** Begin Stored rows **
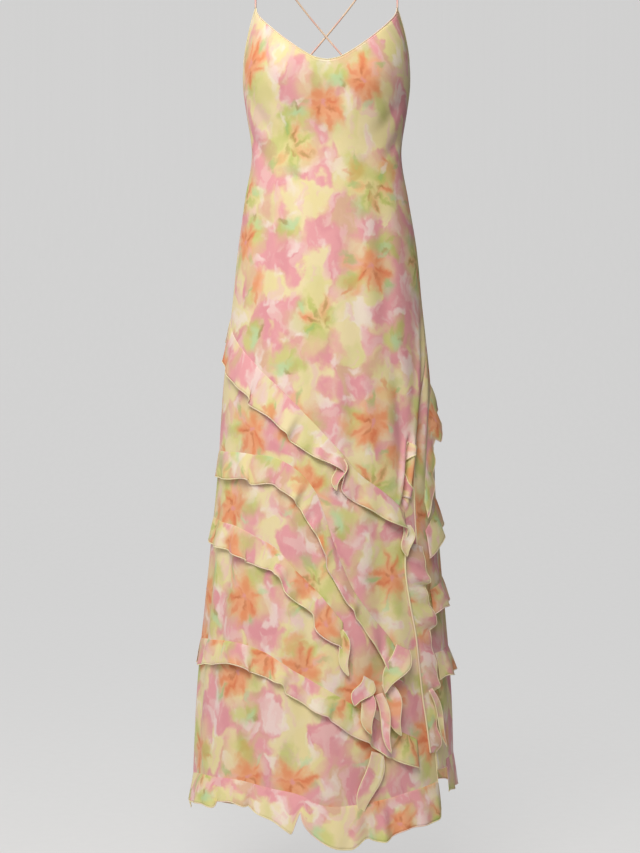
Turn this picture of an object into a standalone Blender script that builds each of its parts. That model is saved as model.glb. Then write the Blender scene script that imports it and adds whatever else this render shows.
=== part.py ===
"""Full-length slip dress with crossed cord straps and diagonal flounces, filled out as if worn.

The dress hangs from the shoulders: the origin lies midway between the two strap tops, +Z is up,
the front faces -Y and +X is the wearer's left. Every drop is measured down from the shoulders.
"""

import math
from collections import namedtuple

import bpy
import numpy as np

# Cloth and seams, in metres
PANEL_CLOTH = 0.0015
FLOUNCE_CLOTH = 0.0012
SEAM_GAP = 0.0007
FLOUNCE_LIFT = 0.0012
SLIT_FLOUNCE_LIFT = 0.0008
SLIT_TOP = 0.845
SLIT_OPENING_AT_HEM = 0.003

# Lengths and levels, in metres below the shoulders
HEM_DROP = 1.415
UNDERARM_DROP = 0.231
LEVEL_ROWS_FROM = 0.400
HEM_FADE = 0.300
BACK_HEM_RISE_AT_SLIT = 0.045
BACK_NECK_DIP = 0.030

# Straps
STRAP_RADIUS = 0.0020
STRAP_END_GAP = 0.0006
STRAP_SPACING = 0.118
STRAP_CROSS_DROP = 0.157
STRAP_CROSS_DEPTH = 0.098
STRAP_BACK_REACH = 0.074
STRAP_POINTS = 26
STRAP_RISE = (0.0006, 0.010, 0.060)
STRAP_TILT = 68.0

# Points on a strap, as its distance from the middle in shares of the spacing at the shoulders,
# how far back and how far down it lies, and its share of keeping clear of the other strap
StrapPoint = namedtuple("StrapPoint", "spread back drop clear")
STRAP_LINE = [
    StrapPoint(1.00, -0.026, 0.026, 0.0),
    StrapPoint(1.00, -0.002, -STRAP_RADIUS, 0.0),
    StrapPoint(0.94, 0.030, 0.022, 0.0),
    StrapPoint(0.68, 0.066, 0.060, 0.0),
    StrapPoint(0.34, 0.090, 0.110, 0.5),
    StrapPoint(0.00, STRAP_CROSS_DEPTH, STRAP_CROSS_DROP, 1.0),
]
# The share of the way from its end up to the crossing at which the strap passes its last point
STRAP_LAST_SHARE = 0.55

# Bust cups, which the darts shape
CUP_SIDE = 0.074
CUP_DROP = 0.262
CUP_WIDTH = 0.046
CUP_HEIGHT = 0.050
CUP_DEPTH = 0.013

# Soft flutes of the skirt, which grow towards the hem
FLUTES = 7
FLUTES_FROM = 1.000
FLUTE_DEPTH = 0.0045

# A horizontal section: half its width, how far it reaches to the front and the back of the
# shoulder line, where its middle lies, and how square it is (2 is an ellipse)
Section = namedtuple("Section", "drop half_width front back middle squareness")
SECTIONS = [
    Section(0.140, 0.1190, 0.094, 0.086, 0.0005, 2.9),
    Section(0.190, 0.1295, 0.102, 0.090, 0.0010, 2.7),
    Section(0.228, 0.1345, 0.108, 0.092, 0.0010, 2.5),
    Section(0.264, 0.1350, 0.110, 0.091, 0.0010, 2.3),
    Section(0.315, 0.1300, 0.104, 0.087, 0.0010, 2.2),
    Section(0.375, 0.1230, 0.096, 0.086, 0.0010, 2.1),
    Section(0.450, 0.1345, 0.099, 0.104, 0.0010, 2.1),
    Section(0.533, 0.1475, 0.105, 0.124, 0.0020, 2.0),
    Section(0.615, 0.1555, 0.111, 0.133, 0.0015, 2.0),
    Section(0.741, 0.1690, 0.122, 0.140, 0.0010, 2.0),
    Section(0.929, 0.1805, 0.138, 0.156, -0.0005, 2.0),
    Section(1.044, 0.1905, 0.148, 0.170, -0.0015, 2.0),
    Section(1.259, 0.2095, 0.168, 0.196, -0.0030, 2.0),
    Section(1.415, 0.2165, 0.180, 0.212, -0.0040, 2.0),
    Section(1.500, 0.2195, 0.186, 0.218, -0.0040, 2.0),
]

# The wearer's left seam, as an angle round the body from the front: it leaves the underarm,
# comes forward over the hip and carries the slit down the thigh
Seam = namedtuple("Seam", "drop angle")
LEFT_SEAM = [
    Seam(0.140, 90.0),
    Seam(0.520, 90.0),
    Seam(0.650, 82.0),
    Seam(0.790, 64.0),
    Seam(0.900, 53.0),
    Seam(1.050, 51.0),
    Seam(1.250, 53.0),
    Seam(1.500, 59.0),
]
RIGHT_SEAM = -90.0

# The front's top edge: the neckline from the middle to the strap point, then the armhole
Edge = namedtuple("Edge", "share drop")
FRONT_TOP = [
    Edge(0.00, 0.2440),
    Edge(0.06, 0.2400),
    Edge(0.13, 0.2300),
    Edge(0.24, 0.2120),
    Edge(0.36, 0.1940),
    Edge(0.48, 0.1790),
    Edge(0.60, 0.1660),
    Edge(0.69, 0.1560),
    Edge(0.76, 0.1480),
    Edge(0.83, 0.1680),
    Edge(0.91, 0.1990),
    Edge(1.00, UNDERARM_DROP),
]
STRAP_SHARE = 0.76

PANEL_ROWS = [
    0.231, 0.255, 0.280, 0.310, 0.345, 0.385, 0.430, 0.480, 0.535, 0.595, 0.660,
    0.730, 0.800, 0.870, 0.945, 1.025, 1.105, 1.185, 1.265, 1.340, 1.415,
]
BACK_COLUMNS = 26

# Places along a flounce where a wave starts, as a share of its length, and how high that wave is
Wave = namedtuple("Wave", "start height")


def even_waves(count, height):
    """Waves of one height, spaced a little unevenly."""
    drift = 0.25 / count
    return [Wave(k / count + drift * math.sin(2.4 * k) * (k > 0), height) for k in range(count)]


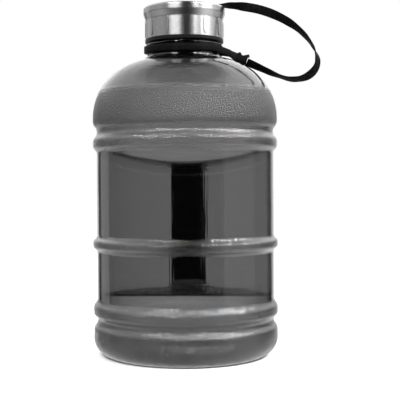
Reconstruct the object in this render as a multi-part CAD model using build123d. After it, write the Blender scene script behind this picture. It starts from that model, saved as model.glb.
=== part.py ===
from build123d import *
import os
from math import pi, radians, sqrt, tan

# A half-gallon water jug: a clear blow-moulded shell with a handle bar at the back, a steel-clad screw cap,
# and a flat strap tied round the neck and held by a swivel on the cap.
# Millimetres, +Z up, origin at the middle of the base. The front faces -Y and the handle bar is at +Y.

# Body of the shell
PANEL_R = 62.8            # smooth panels
GROOVE_R = 62.7           # grooves between the ribs
CREST_R = 65.5            # crests of the ribs and the widest part of the shoulder
BASE_R = 65.3
BASE_CORNER_R = 12.9
FOOT_WIDTH = 4.0          # flat ring that the jug stands on
PUSH_UP = 7.0             # height of the hollow under the base
PUSH_UP_BEND = (0.55, 0.79)  # share of the hollow's radius and height at the middle of its arc
WALL = 1.0
SHOULDER_Z = 166.9        # widest level of the shoulder
DOME_R = 42.7             # radius of the shoulder's arc in section
# Each level where the outline runs straight up: radius, lowest height, highest height
STATIONS = [
    (BASE_R, BASE_CORNER_R, 18.3),
    (GROOVE_R, 25.1, 25.3),
    (CREST_R, 30.9, 33.4),
    (PANEL_R, 40.7, 72.7),
    (CREST_R + 0.2, 77.9, 79.5),
    (PANEL_R, 85.1, 142.1),
    (CREST_R, 147.9, 150.4),
    (GROOVE_R, 157.2, 157.4),
    (CREST_R, 165.4, SHOULDER_Z),
]

# Neck
NECK_R = 26.7
NECK_FILLET = 2.0
BEAD_R = 27.4             # support bead under the thread
BEAD_Z = (217.4, 219.8)
BEAD_ROUND = 0.9
FINISH_R = 24.3           # thread root on the neck
MOUTH_R = 22.4
FINISH_TOP = 236.4

# Two-start thread
THREAD_LEAD = 9.0
THREAD_STARTS = 2
THREAD_DEPTH = 1.15
THREAD_ROOT_W = 2.2
THREAD_TIP_W = 1.2
THREAD_TURNS = 0.62
THREAD_CLEARANCE = 0.35
THREAD_Z = 223.5          # level at which the ridges start
EMBED = 0.5               # how far a ridge runs into the wall that carries it

# Handle: a window right through from side to side, with a bar left standing in it. The bar is pinched
# solid, and only its flared foot is hollow.
REACH = 85.0              # half length of the cutting solids, past the body's widest part
NEAR = 0.1                # how close counts as the same place when edges are picked
WINDOW_INNER_Y = 4.0
WINDOW_FLOOR_Z = 39.6
CEILING_LOW_Z = 136.1     # the ceiling is lowest over the middle and arches up towards both sides
CEILING_ARC_R = 185.0
WINDOW_CORNER_R = 13.5
WINDOW_WALL = 1.4         # thickness of the wall between window and cavity
BAR_WIDTH = 26.3
BAR_INNER_Y = 45.8
BAR_CORNER_R = 5.0
BAR_HEAD_R = 4.5          # flare where the bar meets the ceiling
BAR_FOOT_R = 7.0          # flare where it meets the floor
BAR_SOLID_Z = 47.0        # the bar is solid above this level
FOOT_WALL = 1.0
RIM_R = 2.0               # rounding of the bar's back edges and the window's rim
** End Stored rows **
§ **Exercise**
Starting with the line that contains "Reconstruct the object", repeat each line exactly, and stop once the line that contains "EMBED = 0.5" has been repeated.

§ **Task response**
Reconstruct the object in this render as a multi-part CAD model using build123d. After it, write the Blender scene script behind this picture. It starts from that model, saved as model.glb.
=== part.py ===
from build123d import *
import os
from math import pi, radians, sqrt, tan

# A half-gallon water jug: a clear blow-moulded shell with a handle bar at the back, a steel-clad screw cap,
# and a flat strap tied round the neck and held by a swivel on the cap.
# Millimetres, +Z up, origin at the middle of the base. The front faces -Y and the handle bar is at +Y.

# Body of the shell
PANEL_R = 62.8            # smooth panels
GROOVE_R = 62.7           # grooves between the ribs
CREST_R = 65.5            # crests of the ribs and the widest part of the shoulder
BASE_R = 65.3
BASE_CORNER_R = 12.9
FOOT_WIDTH = 4.0          # flat ring that the jug stands on
PUSH_UP = 7.0             # height of the hollow under the base
PUSH_UP_BEND = (0.55, 0.79)  # share of the hollow's radius and height at the middle of its arc
WALL = 1.0
SHOULDER_Z = 166.9        # widest level of the shoulder
DOME_R = 42.7             # radius of the shoulder's arc in section
# Each level where the outline runs straight up: radius, lowest height, highest height
STATIONS = [
    (BASE_R, BASE_CORNER_R, 18.3),
    (GROOVE_R, 25.1, 25.3),
    (CREST_R, 30.9, 33.4),
    (PANEL_R, 40.7, 72.7),
    (CREST_R + 0.2, 77.9, 79.5),
    (PANEL_R, 85.1, 142.1),
    (CREST_R, 147.9, 150.4),
    (GROOVE_R, 157.2, 157.4),
    (CREST_R, 165.4, SHOULDER_Z),
]

# Neck
NECK_R = 26.7
NECK_FILLET = 2.0
BEAD_R = 27.4             # support bead under the thread
BEAD_Z = (217.4, 219.8)
BEAD_ROUND = 0.9
FINISH_R = 24.3           # thread root on the neck
MOUTH_R = 22.4
FINISH_TOP = 236.4

# Two-start thread
THREAD_LEAD = 9.0
THREAD_STARTS = 2
THREAD_DEPTH = 1.15
THREAD_ROOT_W = 2.2
THREAD_TIP_W = 1.2
THREAD_TURNS = 0.62
THREAD_CLEARANCE = 0.35
THREAD_Z = 223.5          # level at which the ridges start
EMBED = 0.5               # how far a ridge runs into the wall that carries it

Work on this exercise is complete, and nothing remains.